ANGIE MILES: Okay. And fighting for ridership or for passengers. What about the cost of travel by rail?

DJ STADTLER: So thankfully, we haven't struggled with ridership. We were setting records before COVID. During COVID, of course, we went down to virtually nothing. But since COVID, we have continued to grow. In fact, since last July or August every single month we have set a record for high ridership. In 2022, we had over a million riders. We're a public transportation system, so we're not going to cover all of our costs through the fair box, but we set reasonable prices so folks can take their trips where they want to go at a decent cost to them.

ANGIE MILES: Okay. I want to ask you to just say a word about light rail and VRE. What are those, what do Virginians need to know about those?
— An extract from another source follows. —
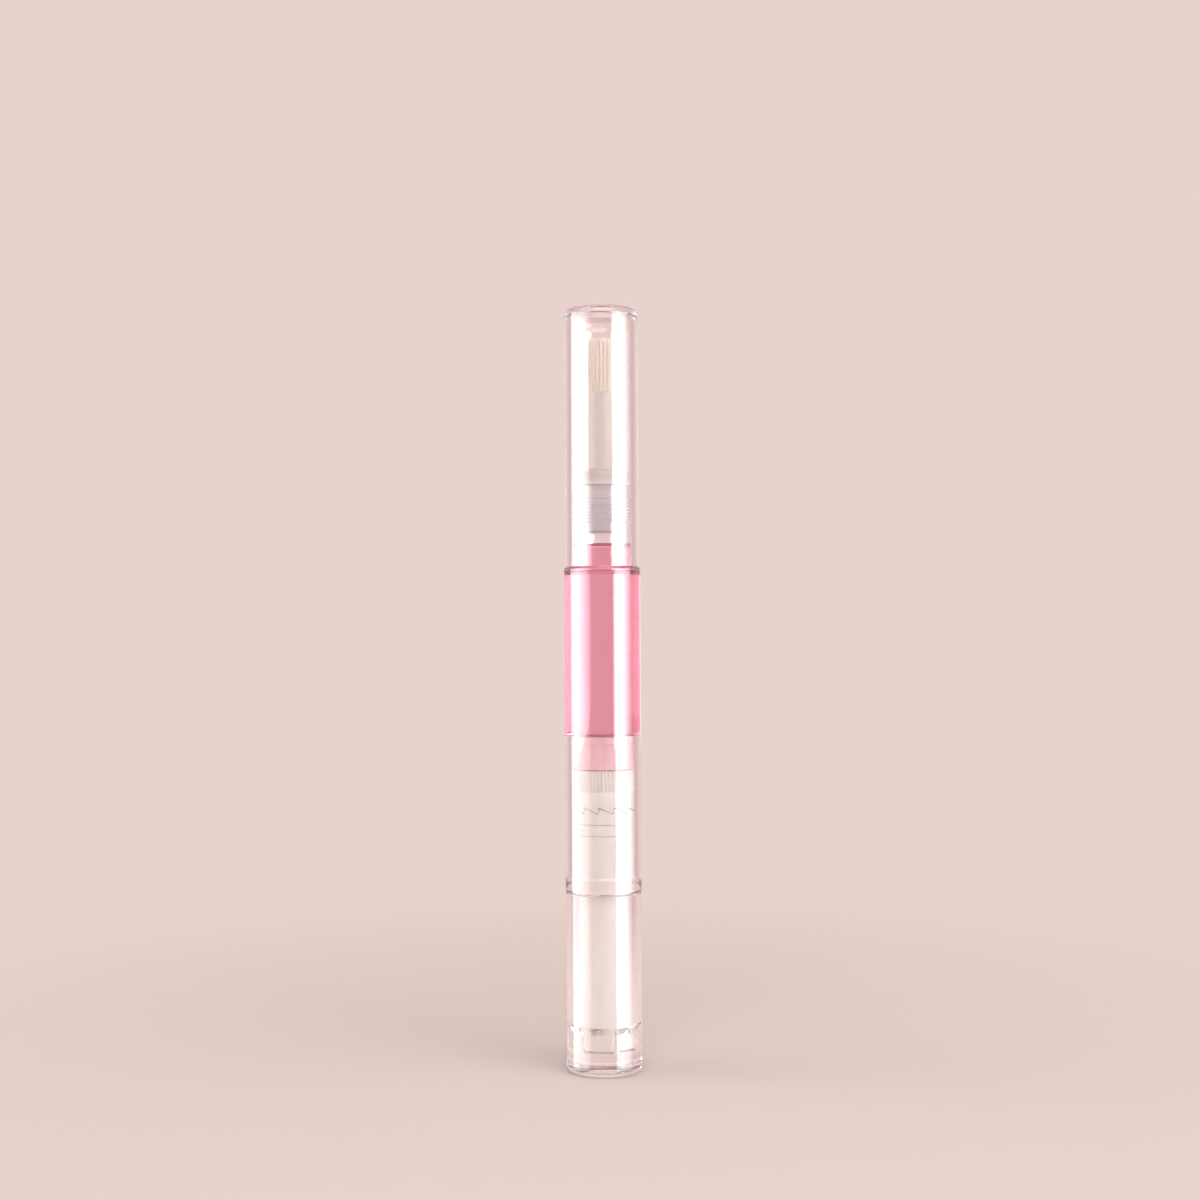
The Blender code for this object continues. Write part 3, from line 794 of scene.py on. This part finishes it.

DJ STADTLER: So light rail is a... is a slightly different technology. VRE is actually still heavy rail, which is the same as the longer passenger. But they're just designed for shorter trips, more for commuters. That's an interesting topic as well post-COVID because there aren't as many five-day work weeks, and folks aren't going in the office at 7:00 AM and coming out at 5:00. They're going in in the morning and then working remote in the afternoon or in the office two days a week. And so, we're working with VRE to look at different schedules, less of the “northbound in the morning, southbound at night,” and a little more flexible schedules that that meet the needs of the people that are traveling.
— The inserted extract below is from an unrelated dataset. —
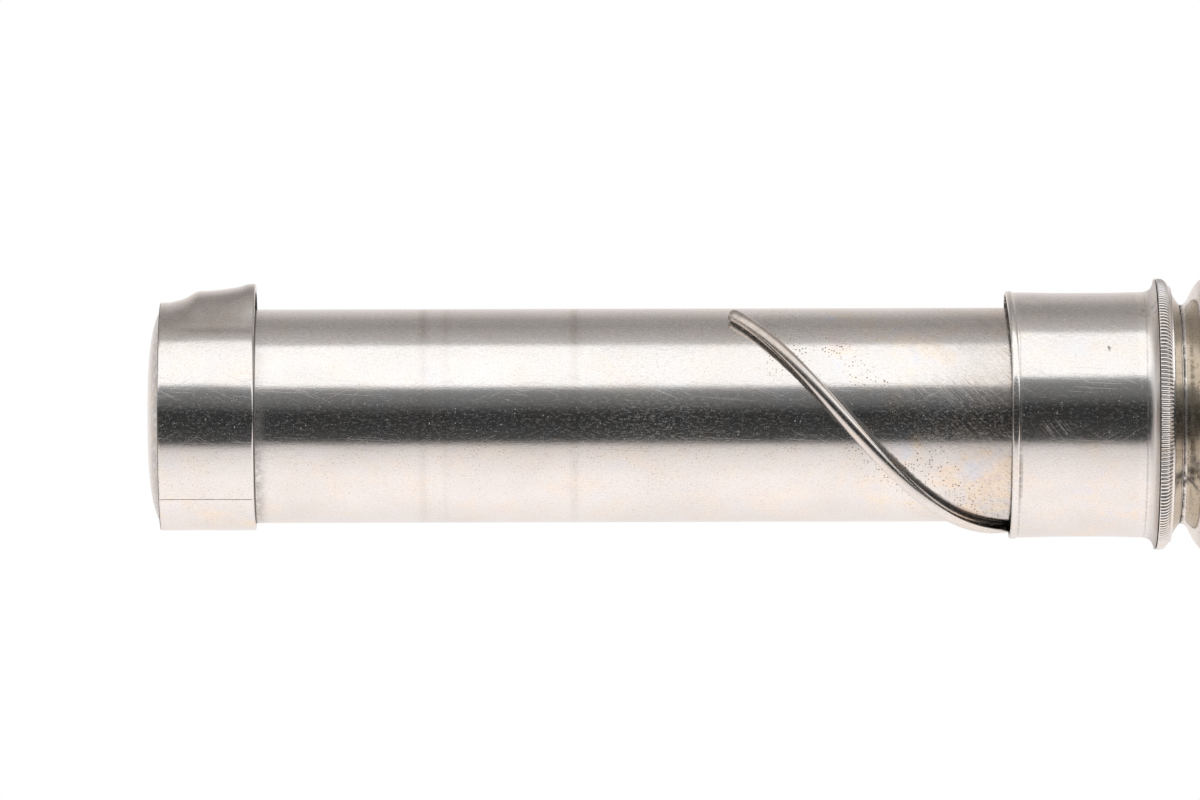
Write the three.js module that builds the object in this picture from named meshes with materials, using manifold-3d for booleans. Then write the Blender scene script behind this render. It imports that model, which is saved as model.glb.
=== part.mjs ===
// A metal reel seat for a fishing rod. A hooded cap closes the butt end of a plated barrel, and a
// sliding hood is drawn towards it by a milled nut that follows a wire wound round the barrel as a
// long, steep thread. A wooden core fills the barrel and takes the butt of the rod in its bore, and
// a cork ring fills the flared collar that meets the grip.
//
// Millimetres. +X runs along the barrel from the butt cap to the rod, and +Z is the side where the
// reel foot lies. The origin is the centre of the front face, where the rod enters. A station is a
// distance from the butt edge of the cap, and an angle is counted from +Z over -Y.
import * as THREE from "three";
import { mergeVertices } from "three/addons/utils/BufferGeometryUtils.js";
import Module from "manifold-3d";

const wasm = await Module();
wasm.setup();

// Driving dimensions.
const LENGTH = 94.3; // butt edge of the cap to the front face
const BARREL_RADIUS = 9.525; // three-quarter inch tube
const BARREL_WALL = 0.5;
const FILM = 0.05; // solder or glue between two fixed pieces
const RUNNING = 0.07; // radial clearance of the nut on the barrel

const CAP_WALL = 0.625;
const CAP_LENGTH = 8.62;
const CAP_EDGE = 0.15; // station where the skirt begins
const HOOD_RISE = 1.02; // height of the cap's hood at the end of its ramp
const HOOD_FLARE = 0.68; // further rise from the ramp to the mouth
const HOOD_RAMP = [0.8, 4.2]; // stations where the ramp starts and ends
const HOOD_SPREAD = [6, 35]; // angles where the hood's crown ends and where its foot ends
const DOME_HEIGHT = 0.95;
const DOME_FLAT_RADIUS = 4.6;

const WIRE_RADIUS = 0.65;
const WIRE_HEIGHT = 1.05; // the wire's height over the barrel
const WIRE_START = 51.2;
const WIRE_END = 90.6;
const WIRE_LEAD = 55; // advance for one turn
const WIRE_FIRST_ANGLE = 25; // angle of the wire at its first station

const HOOD_MOUTH = 75.7;
const HOOD_WALL = 0.28;
const MOUTH_RING_LENGTH = 0.9;
const FLANGE_START = 86.9;
const FLANGE_END = 88.68;
const FLANGE_RADIUS = 12.05;
const SPIGOT_START = 87.4; // the end of the nut that turns inside the flange
const NUT_START = 88.75; // the nut's milled ring begins here
const NUT_RING_LENGTH = 1.3;
const NUT_END = 90.83;
const NUT_WAIST_RADIUS = 10.35; // halfway along the nut's hollow bevel
const MILLED_RADIUS = 12.08;
const MILLED_TEETH = 180;
const TOOTH_DEPTH = 0.2;
const SLOT_CLEARANCE = 0.12;

const CHECK_START = 90.9;
const CHECK_RADIUS = 12.33;
const ROD_BORE_RADIUS = 4.76; // three-eighths inch rod butt
const ROD_BORE_END = 14;
const PIN_RADIUS = 0.6;

const FACETS = 60;

// Derived dimensions.
const CAP_BORE = BARREL_RADIUS + FILM;
const CAP_RADIUS = CAP_BORE + CAP_WALL;
const CORE_RADIUS = BARREL_RADIUS - BARREL_WALL - FILM;
const CORE_START = 0.85;
const BARREL_END = 91.9;
const WIRE_OUTER = BARREL_RADIUS + WIRE_HEIGHT;
const HOOD_BORE = WIRE_OUTER + RUNNING;
const HOOD_RADIUS = HOOD_BORE + HOOD_WALL;
const NUT_BORE = BARREL_RADIUS + RUNNING;
const NUT_SPIGOT_RADIUS = HOOD_BORE - RUNNING;
const NUT_SEAT_RADIUS = 11.3;

const degrees = THREE.MathUtils.degToRad;
const smoothstep = THREE.MathUtils.smoothstep;

// Looks.
const plate = { color: 0xc9c4bd, roughness: 0.28, metalness: 1 };
const brass = { color: 0xb59a5e, roughness: 0.4, metalness: 1 };
const steel = { color: 0x8d8d8a, roughness: 0.35, metalness: 1 };
const wood = { color: 0x8a5a36, roughness: 0.6, metalness: 0 };
const cork = { color: 0xc39a6b, roughness: 0.85, metalness: 0 };

// A named mesh of a geometry or of a manifold-3d solid.
function piece(name, shape, look) {
  const geometry = shape.isBufferGeometry ? shape : geometryOf(shape);
  const mesh = new THREE.Mesh(geometry, new THREE.MeshStandardMaterial(look));
  mesh.name = name;
  return mesh;
}

function solidOf(geometry) {
  const bare = geometry.clone();
  bare.deleteAttribute("normal");
  bare.deleteAttribute("uv");
  const merged = mergeVertices(bare, 1e-4);
  return new wasm.Manifold(
    new wasm.Mesh({
      numProp: 3,
      vertProperties: merged.attributes.position.array,
      triVerts: new Uint32Array(merged.index.array),
    }),
  );
}

function geometryOf(solid) {
  const mesh = solid.getMesh();
  const geometry = new THREE.BufferGeometry();
  geometry.setAttribute("position", new THREE.BufferAttribute(mesh.vertProperties, 3));
  geometry.setIndex(new THREE.BufferAttribute(mesh.triVerts, 1));
  geometry.computeVertexNormals();
  return geometry;
}

// A body of revolution about X. The outline is a list of [station, radius], in the order that keeps
// the metal on its right.
function turned(outline, facets = FACETS) {
  const points = outline.map(([station, radius]) => new THREE.Vector2(radius, station));
  return new THREE.LatheGeometry(points, facets).rotateZ(-Math.PI / 2);
}

// A plain ring.
function ring(start, end, inner, outer) {
  return turned([
    [start, inner],
    [start, outer],
    [end, outer],
    [end, inner],
    [start, inner],
  ]);
}

// Points of a cubic curve through the (station, radius) plane.
function curve(from, handle1, handle2, to, steps) {
  const [a, b, c, d] = [from, handle1, handle2, to].map((p) => new THREE.Vector2(...p));
  return new THREE.CubicBezierCurve(a, b, c, d).getPoints(steps).map((p) => [p.x, p.y]);
}

// A round rod lying along a radius of the barrel.
function radialRod(station, angle, inner, outer, radius) {
  const rod = new THREE.CylinderGeometry(radius, radius, outer - inner, 16);
  rod.translate(0, (inner + outer) / 2, 0);
  rod.rotateX(Math.PI / 2 + degrees(angle));
  return rod.translate(station, 0, 0);
}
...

ANGIE MILES: And those are affordable options for people as well.

DJ STADTLER: Absolutely.

ANGIE MILES: Okay. We already know zero is affordable for most people. So how about with air? How's the pricing for people who want to travel commercial who want to use air as their mode of commuting through the state or or out of the state?

BUD OAKEY: All of us are facing the same issue that demand is continuing to increase. It's our ability to meet demand issues is the bigger challenge. That again, comes back to having a workforce to meet those needs. And it does take time. For me to get an FAA certified what's called an airframe and power plant A&P mechanic. It takes 12 to 18 months to get them in the field. To get a pilot it takes me four years if they're going to be in the commercial track. Three and a half to four years. They’ve got to get 1500 hours of flight time. And there's got to be a pathway and it is not inexpensive to create a pilot. And we have a demand need. If we created 7,000, a little over 7,500 new commercial pilots a year, we would just be touching the tip of the iceberg in North America alone. Our maintainer numbers are higher than that. Our unmanned system pilot numbers are higher than that. And all that requires training. That's our biggest issue in there.

ANGIE MILES: All right. Gazing into that crystal ball. Looking 10 years, 20 years, 50 years into the future, what are we seeing if not personal spaceships or flying cars? Are we seeing fewer cars on the road, fewer personal vehicles? Are we seeing a need for workforce ready jobs for people in public transportation? What does that look like?

DJ STADTLER: So, I think we're definitely seeing fewer personal cars on the road, but one thing that's important that we've got to see is integration. So, we're three very different modes, but we all need to work together. You can take the train to Richmond, but if the Pulse isn't there to pick you up and take you to your home, you're missing that leg. And so that continued integration, perhaps even one ticket that'll take you from the Pulse to the train to the airport, that's really the technology and the connection that needs to happen.

ANGIE MILES: It sounds exciting, is how it sounds, and we can look forward to technology and human innovations. And we can also look forward to job opportunities for people who want to train for those types of jobs. So, thank you all for joining us to talk about the future of air, bus and rail travel for Virginians. Bud Oakey, Adrienne Torres and DJ Statler, thank you for being with us.